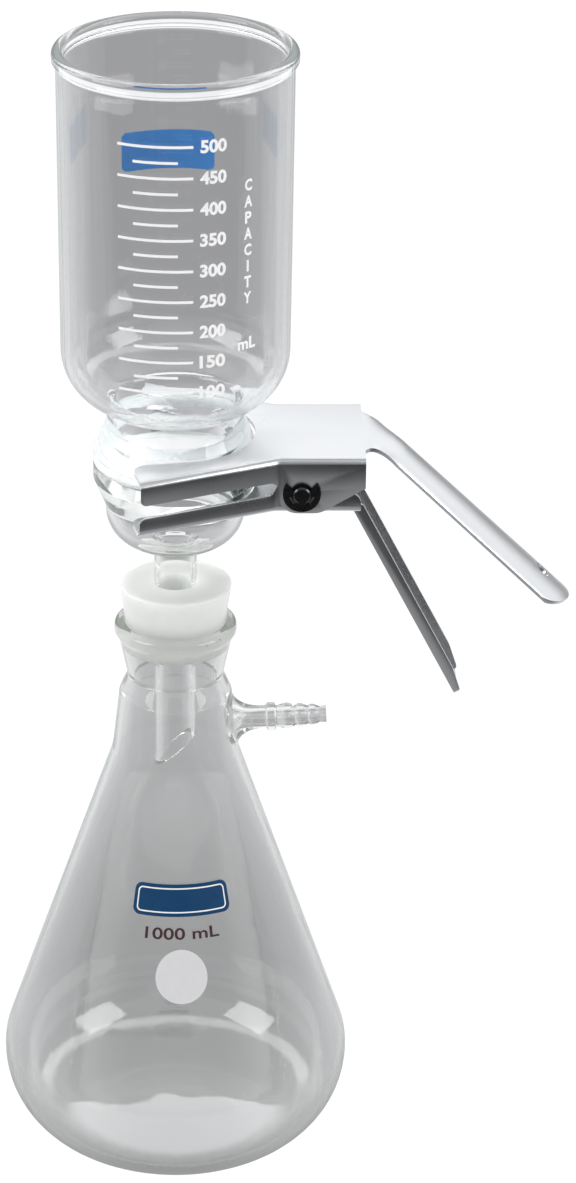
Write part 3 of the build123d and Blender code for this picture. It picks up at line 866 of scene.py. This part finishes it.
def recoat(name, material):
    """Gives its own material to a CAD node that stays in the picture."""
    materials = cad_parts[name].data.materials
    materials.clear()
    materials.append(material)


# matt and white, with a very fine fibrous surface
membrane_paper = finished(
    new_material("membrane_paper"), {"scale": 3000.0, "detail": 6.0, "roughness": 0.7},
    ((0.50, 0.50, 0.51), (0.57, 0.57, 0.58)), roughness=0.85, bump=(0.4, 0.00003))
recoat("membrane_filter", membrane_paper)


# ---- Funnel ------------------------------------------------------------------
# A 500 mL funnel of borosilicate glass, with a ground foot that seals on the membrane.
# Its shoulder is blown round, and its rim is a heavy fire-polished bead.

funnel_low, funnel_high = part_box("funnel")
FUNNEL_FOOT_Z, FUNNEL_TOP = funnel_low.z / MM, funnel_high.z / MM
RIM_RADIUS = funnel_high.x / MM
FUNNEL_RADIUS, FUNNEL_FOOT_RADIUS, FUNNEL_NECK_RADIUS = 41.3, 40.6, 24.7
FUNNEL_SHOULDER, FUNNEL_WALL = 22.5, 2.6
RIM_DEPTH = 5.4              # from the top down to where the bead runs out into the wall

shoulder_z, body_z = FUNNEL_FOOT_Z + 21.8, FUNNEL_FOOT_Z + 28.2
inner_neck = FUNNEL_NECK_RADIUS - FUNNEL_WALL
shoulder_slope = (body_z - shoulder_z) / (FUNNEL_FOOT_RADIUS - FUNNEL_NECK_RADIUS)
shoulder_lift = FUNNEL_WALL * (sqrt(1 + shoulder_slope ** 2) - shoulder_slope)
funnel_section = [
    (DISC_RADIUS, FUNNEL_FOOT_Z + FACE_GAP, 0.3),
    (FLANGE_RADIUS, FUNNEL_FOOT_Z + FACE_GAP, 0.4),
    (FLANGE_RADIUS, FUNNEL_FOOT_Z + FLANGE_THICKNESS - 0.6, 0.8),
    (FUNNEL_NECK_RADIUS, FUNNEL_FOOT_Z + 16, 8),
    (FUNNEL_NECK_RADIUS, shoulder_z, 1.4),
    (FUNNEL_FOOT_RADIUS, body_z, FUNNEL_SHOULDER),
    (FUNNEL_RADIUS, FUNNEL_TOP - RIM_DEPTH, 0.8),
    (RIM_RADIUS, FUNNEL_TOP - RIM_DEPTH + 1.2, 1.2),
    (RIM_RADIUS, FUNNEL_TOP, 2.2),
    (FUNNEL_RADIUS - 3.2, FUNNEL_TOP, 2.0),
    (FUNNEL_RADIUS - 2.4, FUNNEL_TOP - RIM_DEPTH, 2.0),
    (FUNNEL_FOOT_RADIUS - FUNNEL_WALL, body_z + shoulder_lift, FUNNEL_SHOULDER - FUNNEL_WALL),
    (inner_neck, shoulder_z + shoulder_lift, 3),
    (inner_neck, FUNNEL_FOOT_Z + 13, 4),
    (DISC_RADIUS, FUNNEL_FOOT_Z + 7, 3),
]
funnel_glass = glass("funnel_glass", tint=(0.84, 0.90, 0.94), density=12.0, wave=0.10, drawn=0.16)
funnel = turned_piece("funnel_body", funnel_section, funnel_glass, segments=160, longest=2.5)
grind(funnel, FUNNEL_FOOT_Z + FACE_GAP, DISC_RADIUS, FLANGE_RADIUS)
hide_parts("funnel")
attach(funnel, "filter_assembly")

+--

Copy out the full material exactly as it appears.

*RESULT OF THE EXERCISE:*
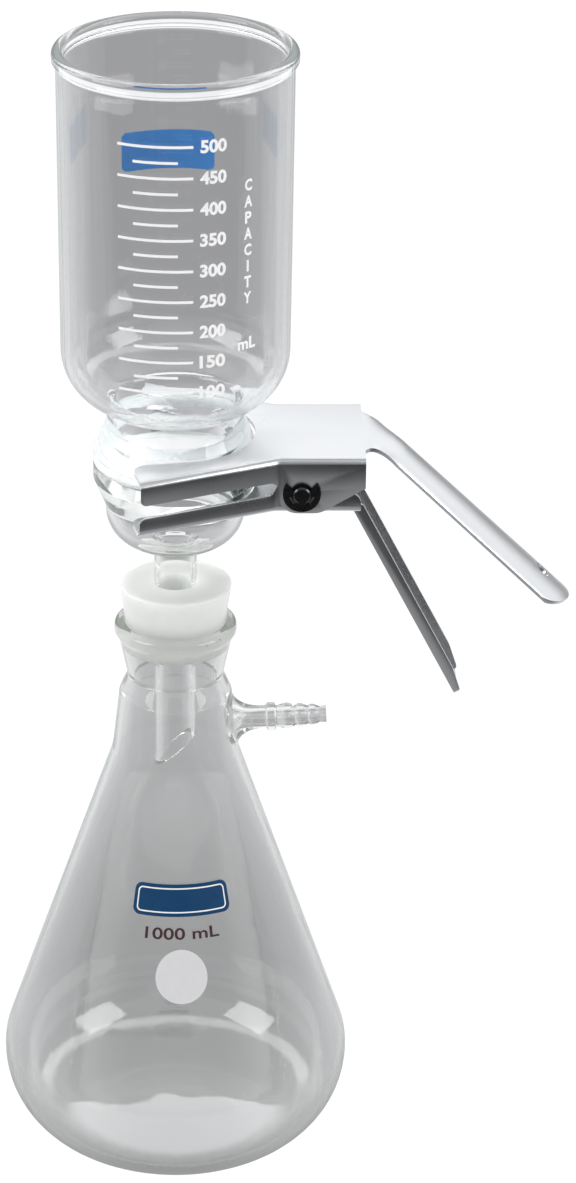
Write part 3 of the build123d and Blender code for this picture. It picks up at line 866 of scene.py. This part finishes it.
def recoat(name, material):
    """Gives its own material to a CAD node that stays in the picture."""
    materials = cad_parts[name].data.materials
    materials.clear()
    materials.append(material)


# matt and white, with a very fine fibrous surface
membrane_paper = finished(
    new_material("membrane_paper"), {"scale": 3000.0, "detail": 6.0, "roughness": 0.7},
    ((0.50, 0.50, 0.51), (0.57, 0.57, 0.58)), roughness=0.85, bump=(0.4, 0.00003))
recoat("membrane_filter", membrane_paper)


# ---- Funnel ------------------------------------------------------------------
# A 500 mL funnel of borosilicate glass, with a ground foot that seals on the membrane.
# Its shoulder is blown round, and its rim is a heavy fire-polished bead.

funnel_low, funnel_high = part_box("funnel")
FUNNEL_FOOT_Z, FUNNEL_TOP = funnel_low.z / MM, funnel_high.z / MM
RIM_RADIUS = funnel_high.x / MM
FUNNEL_RADIUS, FUNNEL_FOOT_RADIUS, FUNNEL_NECK_RADIUS = 41.3, 40.6, 24.7
FUNNEL_SHOULDER, FUNNEL_WALL = 22.5, 2.6
RIM_DEPTH = 5.4              # from the top down to where the bead runs out into the wall

shoulder_z, body_z = FUNNEL_FOOT_Z + 21.8, FUNNEL_FOOT_Z + 28.2
inner_neck = FUNNEL_NECK_RADIUS - FUNNEL_WALL
shoulder_slope = (body_z - shoulder_z) / (FUNNEL_FOOT_RADIUS - FUNNEL_NECK_RADIUS)
shoulder_lift = FUNNEL_WALL * (sqrt(1 + shoulder_slope ** 2) - shoulder_slope)
funnel_section = [
    (DISC_RADIUS, FUNNEL_FOOT_Z + FACE_GAP, 0.3),
    (FLANGE_RADIUS, FUNNEL_FOOT_Z + FACE_GAP, 0.4),
    (FLANGE_RADIUS, FUNNEL_FOOT_Z + FLANGE_THICKNESS - 0.6, 0.8),
    (FUNNEL_NECK_RADIUS, FUNNEL_FOOT_Z + 16, 8),
    (FUNNEL_NECK_RADIUS, shoulder_z, 1.4),
    (FUNNEL_FOOT_RADIUS, body_z, FUNNEL_SHOULDER),
    (FUNNEL_RADIUS, FUNNEL_TOP - RIM_DEPTH, 0.8),
    (RIM_RADIUS, FUNNEL_TOP - RIM_DEPTH + 1.2, 1.2),
    (RIM_RADIUS, FUNNEL_TOP, 2.2),
    (FUNNEL_RADIUS - 3.2, FUNNEL_TOP, 2.0),
    (FUNNEL_RADIUS - 2.4, FUNNEL_TOP - RIM_DEPTH, 2.0),
    (FUNNEL_FOOT_RADIUS - FUNNEL_WALL, body_z + shoulder_lift, FUNNEL_SHOULDER - FUNNEL_WALL),
    (inner_neck, shoulder_z + shoulder_lift, 3),
    (inner_neck, FUNNEL_FOOT_Z + 13, 4),
    (DISC_RADIUS, FUNNEL_FOOT_Z + 7, 3),
]
funnel_glass = glass("funnel_glass", tint=(0.84, 0.90, 0.94), density=12.0, wave=0.10, drawn=0.16)
funnel = turned_piece("funnel_body", funnel_section, funnel_glass, segments=160, longest=2.5)
grind(funnel, FUNNEL_FOOT_Z + FACE_GAP, DISC_RADIUS, FLANGE_RADIUS)
hide_parts("funnel")
attach(funnel, "filter_assembly")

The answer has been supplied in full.